A pretty amazing result for a 1-liner—can you imagine trying to achieve this with an adhoc, hand-coded implementation? It’s not something I would readily sign up for. 😬

That is our deep-dive of how two Joist primitives, recursive CTE support & reactive m2m relations, can combine to drive a really powerful result—closure tables implemented as a 1-liner.

The neatest aspect, to us, is that when we started our internal RBAC auth system, we did not need to “build closure tables as a new feature of Joist”—instead the solution emerged elegantly as just a combination of our existing features.
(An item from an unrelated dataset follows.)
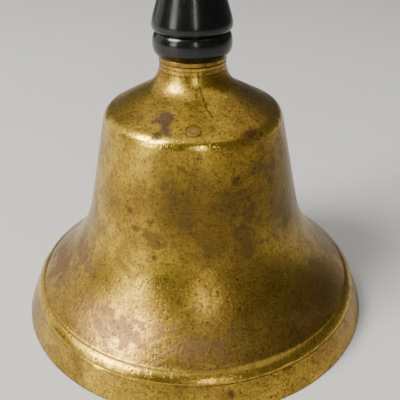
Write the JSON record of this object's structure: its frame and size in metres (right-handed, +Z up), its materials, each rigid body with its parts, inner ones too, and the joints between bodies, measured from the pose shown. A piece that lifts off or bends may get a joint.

To be clear, we’re not expecting readers to rush out and implement closure tables in their application—it is still a niche pattern, and, as we’ve seen, Postgres’s recursive CTEs provide a great modern alternative (which Joist’s recursive relations also put at your fingertips).

Instead our purpose is illustrating the power of Joist’s “declarative business logic” and “reactive calculations”, and encouraging readers to think about how these features could make their lives easier in their own work.